Loading Pydantic models from JSON without running out of memory

  • Pydantic author here. We have plans for an improvement to pydantic where JSON is parsed iteratively, which will make way for reading a file as we parse it. Details in https://github.com/pydantic/pydantic/issues/10032.

    Our JSON parser, jiter (https://github.com/pydantic/jiter) already supports iterative parsing, so it's "just" a matter of solving the lifetimes in pydantic-core to validate as we parse.

    This should make pydantic around 3x faster at parsing JSON and significantly reduce the memory overhead.

  • Having only recently encountered this, does anyone have any insight as to why it takes 2GB to handle a 100MB file?

    This looks highly reminiscent (though not exactly the same, pedants) of why people used to get excited about using SAX instead of DOM for xml parsing.

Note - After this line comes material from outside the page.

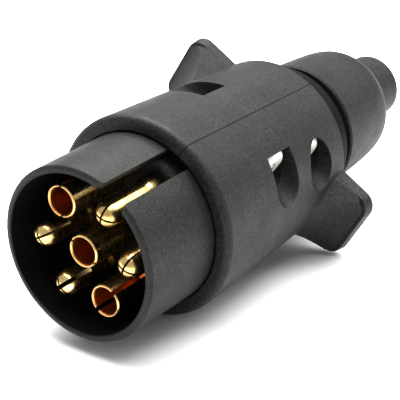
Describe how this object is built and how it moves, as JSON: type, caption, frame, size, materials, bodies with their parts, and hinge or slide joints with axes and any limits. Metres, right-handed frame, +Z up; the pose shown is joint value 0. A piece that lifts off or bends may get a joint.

  • My problem isn't running out of memory; it's loading in a complex model where the fields are BaseModels and unions of BaseModels multiple levels deep. It doesn't load it all the way and leaves some of the deeper parts as dictionaries. I need like almost a parser to search the space of different loads. Anyone have any ideas for software that does that?

  • Alternatively, if you had to go with json, you could consider using jsonl. I think I’d start by evaluating whether this is a good application for json. I tend to only want to use it for small files. Binary formats are usually much better in this scenario.

  • i gave up on python dataclasses & json. Using protobufs object within the application itself. I also have a "...Mixin" class for almost every wire model, with extra methods

    Automatic, statically typed deserialization is worth the trouble in my opinion

  • So are there downsides to just always setting slots=True on all of my python data types?

  • I'd like to see a comparison of ijson vs just `json.load(f)`. `ujson` would also be interesting to see.

  • Maybe using mmap would also save some memory, I'm not quite sure if this can be implemented in Python.

  • How does the speed of the dataclass version compare?

  • Or just dump pydantic and use msgspec instead: https://jcristharif.com/msgspec/